»Wir leben auf der Autobahn«

Mecklenburg-Vorpommern: Minister Pegel bringt verkehrsgeplagten Menschen an der A20 keine guten Nachrichten

  • Lesedauer: 4 Min.

Tribsees. Die Einwohner der kleinen Kommunen rund um Tribsees, die seit Ende September von der Vollsperrung der A20 betroffen sind, haben am Dienstagabend ihrem Ärger über ihre Situation kräftig Luft verschafft. Denn seit Wochen rollen täglich Tausende Autos und Laster durch die Ortschaften. Den Unmut bekam Verkehrsminister Christian Pegel (SPD) deutlich zu spüren, als er sich rund 200 Bürgern zum Gespräch stellte.

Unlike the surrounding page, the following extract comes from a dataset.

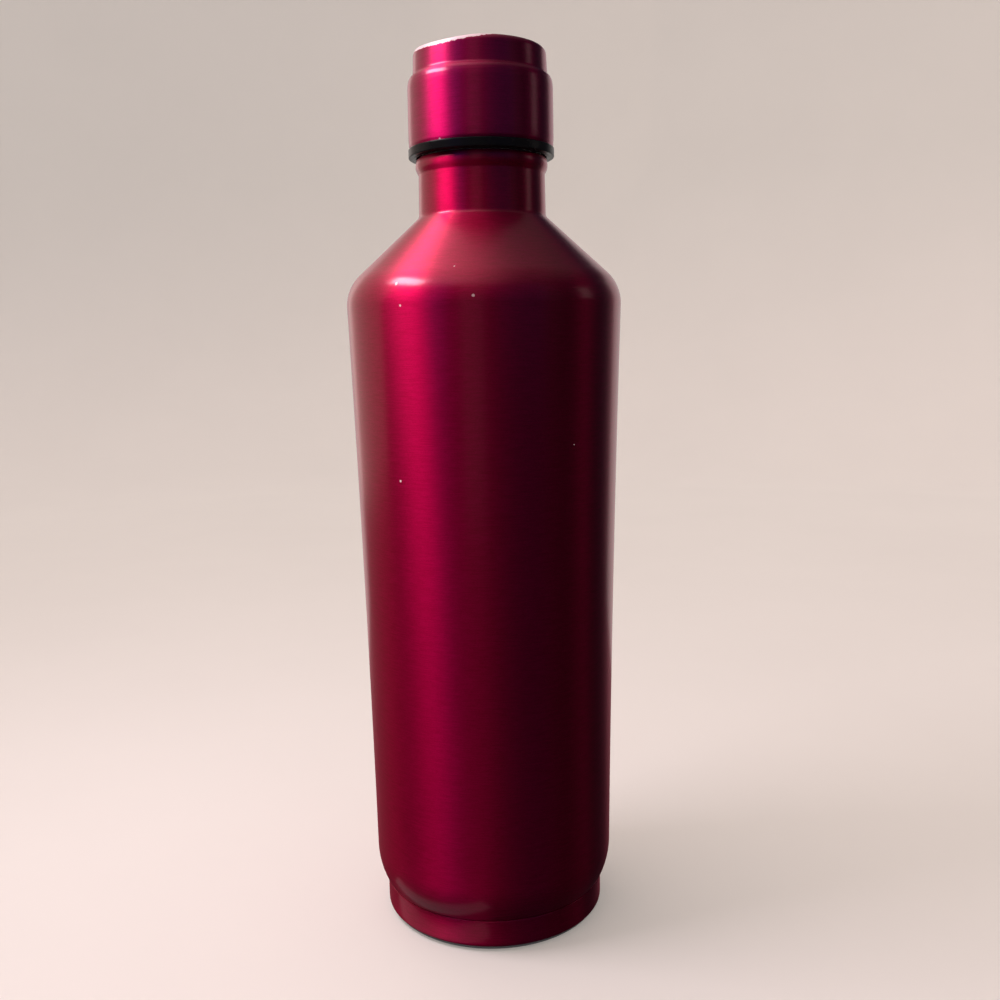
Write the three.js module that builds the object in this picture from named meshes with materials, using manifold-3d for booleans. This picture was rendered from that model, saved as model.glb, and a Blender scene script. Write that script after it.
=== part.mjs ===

Damit hatte er die wohl schwerste Aufgabe von seinen Kabinettskollegen erwischt. Am Dienstag waren die Minister im Rahmen der Reihe »Landesregierung vor Ort« ins ganze Land ausgeschwärmt. Nach Angaben von Regierungssprecher Andreas Timm kamen mehr als 700 Menschen zu den Veranstaltungen.

Ende September war auf der Autobahn 20 auf der Fahrspur in Richtung Rostock ein riesiges Loch von etwa zehn Metern Breite, 40 Metern Länge und durchschnittlich 2,50 Metern Tiefe entstanden. Bürgermeister Hartmut Kolschewski brachte das Geschehen am prägnantesten herüber: »Wir leben auf der Autobahn, es ist ein berauschendes Erlebnis.« Die Probleme, die sich dadurch ergeben, waren dem Minister wohl aus zahlreichen Mails, Briefen und Gesprächen bekannt, doch wurden sie ihm im Gutshaus Landsdorf noch einmal sehr kompakt nahegebracht: Das Hauptproblem sie die Rücksichtslosigkeit der Auto- und Lastwagenfahrer, die - ebenfalls genervt durch die Umleitung - aufs Gas drücken.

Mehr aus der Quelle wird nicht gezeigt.